Despite these robust figures, a few analysts believe that Equifax might be overvalued.

They point out that this ongoing high valuation is driven by market momentum and optimism, despite a backdrop of high mortgage rates and potentially overstated economic strength.

However, Equifax’s ability to maintain strong revenue growth, particularly in non-mortgage areas which make up roughly 80% of its revenue, provides a counter-narrative to concerns about overvaluation.

Looking at the broader picture, Equifax’s operational adjustments and cloud infrastructure enhancements have positioned it well for future scalability and efficiency.

The company’s push towards more innovative and data-driven solutions, particularly in government and talent solutions, is likely to sustain its revenue growth trajectory.

With the fundamentals scrutinized and the company’s growth trajectory outlined, the stage is set for us to pivot our analysis.

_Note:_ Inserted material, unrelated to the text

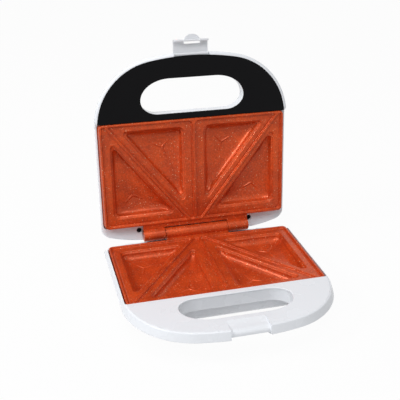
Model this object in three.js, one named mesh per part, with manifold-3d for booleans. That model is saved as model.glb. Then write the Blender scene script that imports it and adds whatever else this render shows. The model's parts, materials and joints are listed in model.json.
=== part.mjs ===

Let’s turn our attention to the stock’s charts to see if the upward momentum in fundamentals is mirrored in Equifax’s price trajectory, providing us with a clearer picture of its potential as an investment.

Closing above $271.5 critical

Although Equifax’s stock has surged more than 60% since November last year, it still trades below its all-time high above $300 made at the end of 2022.

If we draw a trendline from that peak (displayed in the chart) we can find that it briefly breached above it yesterday after the Q2 earnings release but retraced immediately.

EFX chart by TradingView

For bullish investors, this should be a cause of concern. Despite the overall bullish trend across timeframes, one shouldn’t initiate a long position unless the stock gives a decisive daily closing above this bearish trendline which currently lies near $271.5.

Traders who have a bearish outlook must also refrain from shorting the stock at current levels and wait for it to undergo some retracement or consolidation.

If the stock falls below its 50-day moving average, currently at $242, that will suggest short-term weakness, where one can initiate a short position.